Lowering the homosexual age of consent had last been addressed by Parliament in 1994, when the then Conservative MP Edwina Currie proposed an amendment to the Criminal Justice and Public Order Bill to lower the age of consent to sixteen years. Over forty Tories joined Mrs Currie in the aye lobby, a number which ought easily to have been sufficient to overturn the Government’s small majority at the time. In fact, the measure was lost by twenty-seven votes.[1][2] It transpired that thirty-eight Labour MPs had opposed the motion. Immediately afterwards, MPs agreed on division (427 to 162) to reduce the age of consent for homosexual sexual activities to eighteen.[3] The election of a Labour Government in 1997 afforded Parliament a further opportunity to examine the issue.

In 1996, the European Court of Human Rights heard Morris v. The United Kingdom and Sutherland v. the United Kingdom, cases brought by Chris Morris and Euan Sutherland challenging the inequality inherent in divided ages of consent. The government stated its intention to legislate to negate the court cases, which were put on hold.

Ann Keen, a Labour MP, introduced an amendment to Crime and Disorder Bill in 1998, and this was carried by a majority of 207 in the House of Commons.[4] The amendment was then removed by the House of Lords by a majority of 168. Not wishing to lose the whole bill, the government allowed the issue to be dropped.

Later in the year, the government reintroduced the measure in what eventually became this Act. It once again sailed through the House of Commons by a majority of 183 on 25 January 1999, but was again blocked in the House of Lords after a concerted campaign by Conservative peer Baroness Young.
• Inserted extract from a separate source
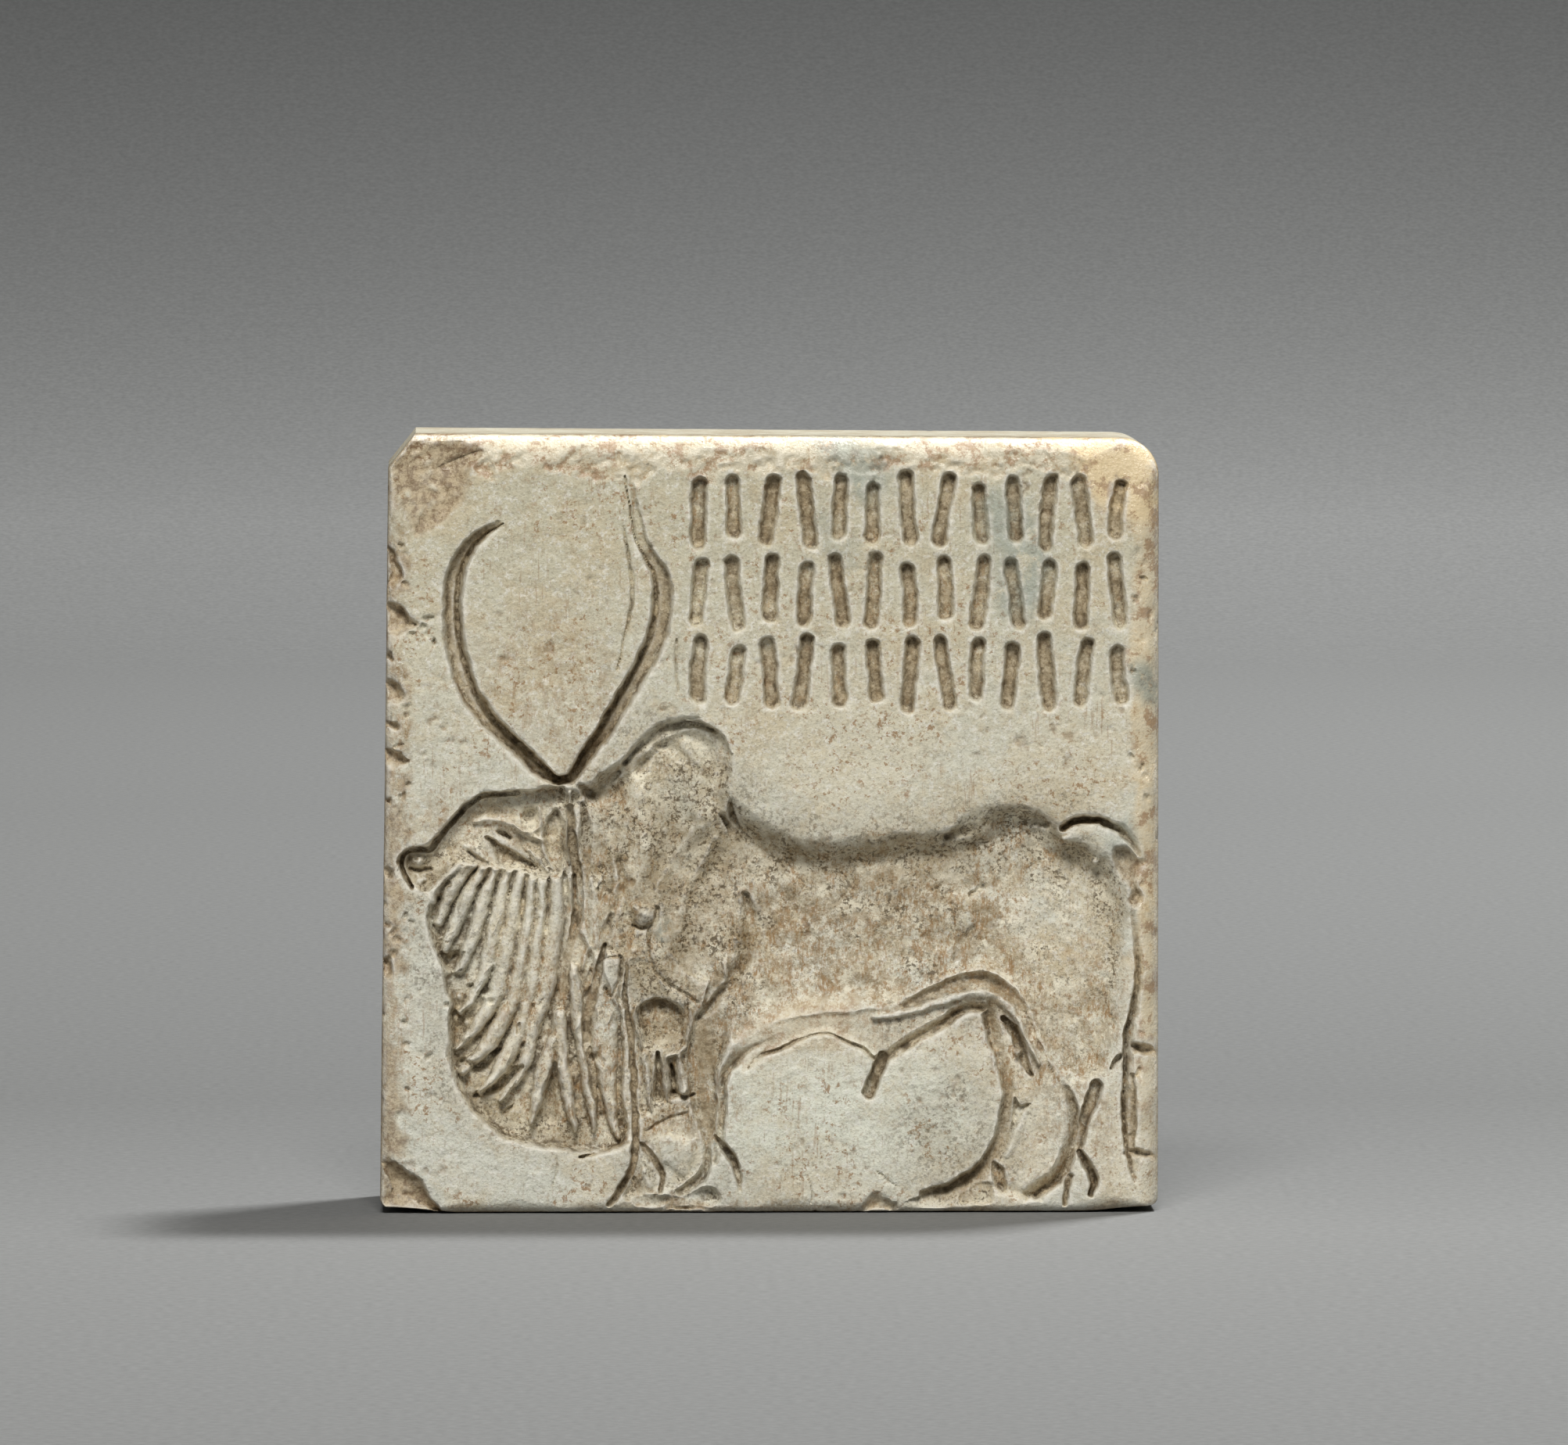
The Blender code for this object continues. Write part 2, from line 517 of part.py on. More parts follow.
def pierced_boss(tools):
    """Domed boss, turned with a groove over its crest and pierced for the cord from side to side"""
    profile = boss_profile()
    crest = max(out for out, _ in profile)
    places = [(out, 0.0, along) for out, along in profile]
    edges = [(k, k + 1) for k in range(len(profile) - 1)]
    mesh = bpy.data.meshes.new("boss")
    mesh.from_pydata(places, edges, [])
    boss = shaping_tool(bpy.data.objects.new("boss", mesh), "boss", tools)
    boss.location = (0.0, BACK_Y - BOSS_ROOT, FACE_HEIGHT / 2)
    boss.rotation_euler.y = np.pi / 2
    boss.scale.y = (BOSS_HEIGHT + BOSS_ROOT) / crest
    turn = boss.modifiers.new("turned", "SCREW")
    turn.steps = BOSS_TURN_STEPS
    turn.render_steps = BOSS_TURN_STEPS
    turn.use_merge_vertices = True
    turn.merge_threshold = MERGE_DISTANCE
    bpy.ops.mesh.primitive_cylinder_add(vertices=CORD_HOLE_SIDES, radius=CORD_HOLE_DIAMETER / 2,
                                        depth=CUTTER_REACH * BOSS_DIAMETER)
    hole = shaping_tool(bpy.context.object, "cord hole", tools)
    hole.location = (0.0, BACK_Y + (BOSS_HEIGHT - CREST_GROOVE_WIDTH / 2) / 2, FACE_HEIGHT / 2)
    hole.rotation_euler.y = np.pi / 2
    shape_with(boss, hole, "DIFFERENCE")
    return boss


def soapstone():
    """Pale fired soapstone"""
    material = bpy.data.materials.new("soapstone")
    material.use_nodes = True
    shader = material.node_tree.nodes["Principled BSDF"]
    shader.inputs["Base Color"].default_value = STONE_COLOUR
    shader.inputs["Roughness"].default_value = STONE_ROUGHNESS
    shader.inputs["Metallic"].default_value = 0.0
    return material


def build_seal():
    """The seal in its own collection, with the shaping tools in another"""
    for thing in list(bpy.data.objects):
        bpy.data.objects.remove(thing)
    parts = bpy.data.collections.new("Stamp seal")
    tools = bpy.data.collections.new("Shaping tools")
    bpy.context.scene.collection.children.link(parts)
    bpy.context.scene.collection.children.link(tools)
    seal = carved_tile()
    parts.objects.link(seal)
    thin_out(seal)
    seal.data.materials.append(soapstone())
    shape_with(seal, pierced_boss(tools), "UNION")


build_seal()
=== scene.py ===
"""Looks of a square stamp seal of carved soapstone, standing on its lower edge.

The seal is one stone. Its face is carved again here, finer than in the frame, with the marks of the tool
and of age: pits, scratches, chips, worn edges and dirt in the cuts. The stone's surface is then weathered
by a geometry node tree, and its finish is one procedural material, which also paints shade into the
recesses and shadowed parts of the carving and highlights onto its raised lips. Metres, +Z up, in the
frame's own places.
"""

import bpy
import numpy as np
from bpy.props import FloatProperty, FloatVectorProperty, IntProperty, PointerProperty
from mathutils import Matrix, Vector


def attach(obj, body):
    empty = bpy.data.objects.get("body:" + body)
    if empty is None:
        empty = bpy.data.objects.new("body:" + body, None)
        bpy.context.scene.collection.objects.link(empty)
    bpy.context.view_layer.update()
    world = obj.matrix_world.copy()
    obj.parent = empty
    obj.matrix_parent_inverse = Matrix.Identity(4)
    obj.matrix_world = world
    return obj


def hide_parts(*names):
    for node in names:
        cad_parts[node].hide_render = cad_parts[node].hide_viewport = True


bl_info = {
    "name": "Carved stamp seal",
    "version": (1, 0, 0),
    "blender": (4, 5, 0),
    "location": "View3D > Sidebar > Stamp seal",
    "description": "Carves and weathers a soapstone stamp seal round its frame, and lights it",
    "category": "Object",
}

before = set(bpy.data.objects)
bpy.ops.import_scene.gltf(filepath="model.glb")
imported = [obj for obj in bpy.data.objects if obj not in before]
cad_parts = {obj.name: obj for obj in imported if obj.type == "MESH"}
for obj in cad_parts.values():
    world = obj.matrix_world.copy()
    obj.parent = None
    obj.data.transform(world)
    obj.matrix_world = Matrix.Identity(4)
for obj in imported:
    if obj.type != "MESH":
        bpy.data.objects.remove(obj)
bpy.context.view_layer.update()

# Sizes of the tile, as in the frame
FACE_WIDTH = 0.032
FACE_HEIGHT = 0.032
TILE_THICKNESS = 0.0095
BACK_EDGE_RADIUS = 0.0008
UPPER_RIGHT_RADIUS = 0.0016
UPPER_LEFT_CHAMFER = 0.0014
LOWER_CORNER_RADIUS = 0.0004
LEFT_SIDE_LEAN = 0.0004
TOP_EDGE_FALL = 0.0002
FOOT_END_LIFT = 0.0002
FOOT_FLAT_SHARE = 0.8
CHAMFER_SLOPE = 0.8

# Sizes of the boss on the back, as in the frame
BOSS_DIAMETER = 0.0165
BOSS_HEIGHT = 0.0072
BOSS_ROOT = 0.0004
CREST_GROOVE_WIDTH = 0.0024
CORD_HOLE_DIAMETER = 0.0028
FACE_Y = -(TILE_THICKNESS + BOSS_HEIGHT) / 2
BACK_Y = FACE_Y + TILE_THICKNESS

# Carving
CARVING_DEPTH = 0.0012
RUBBED_SHARE = 0.25
SCRIPT_ROWS = 3
SCRIPT_STROKES = 13
SCRIPT_BAND = (-118.0, 468.0, 644.0, 957.0)
STROKE_WIDTH = 23.0
STROKE_DEPTH = 0.4
CURVE_STEPS = 6
NICKS = 90
FADE_STRETCH = 1.35
EDGE_PITS = 60

# The carving is laid out in thousandths of the face: x from the middle, z up from the lower edge. Its depths
# are shares of CARVING_DEPTH.
FACE = 1000.0
HALF_FACE = 500.0

# Width and depth of the wear along the edges of the face and round its upper right corner
WORN_TOP = (40.0, 0.8)
WORN_RIGHT = (42.0, 0.8)
WORN_LEFT = (22.0, 0.5)
WORN_FOOT = (20.0, 0.5)
WORN_CORNER = (120.0, 1.0)

# Where the polished bands and the flaked left edge begin, and how far the corner's polish reaches
TOP_POLISH_FROM = 948.0
RIGHT_POLISH_FROM = 456.0
LEFT_POLISH_TO = -478.0
LEFT_FLAKES_TO = -474.0
FOOT_CRUMBS_TO = 9.0
CORNER_POLISH = 112.0

# Lattice of the random fields, and its shift that keeps places positive
CLOUD_CELLS = 160
CLOUD_SHIFT = 400.0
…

The government once again re-introduced the measure, this time threatening to invoke the Parliament Acts 1911 and 1949.

After the bill once again sailed through the House of Commons before being rejected by the House of Lords, the government carried through its threat and on 30 November 2000, Speaker Michael Martin announced the passage of the Act. It received Royal Assent a few hours later.

This Act was effectively superseded in England and Wales by the Sexual Offences Act 2003 which repealed most of its provisions as they applied to England and Wales. The new Act which consolidated most previous sexual offences legislation maintained the decriminalisation that had been achieved in this Act.

This fact became significant in the wake of passage of the Hunting Act 2004 which was also passed using the Parliament Acts 1911 and 1949. The passage of that Act was challenged in court on the basis that the Parliament Act 1949 itself had been unlawfully passed. If the latter point were true, then the Sexual Offences (Amendment) Act 2000 would also be invalid, though the point would be moot since the provisions had been consolidated in legislation not passed under the Parliament Acts. The challenge to the Hunting Act was ultimately unsuccessful.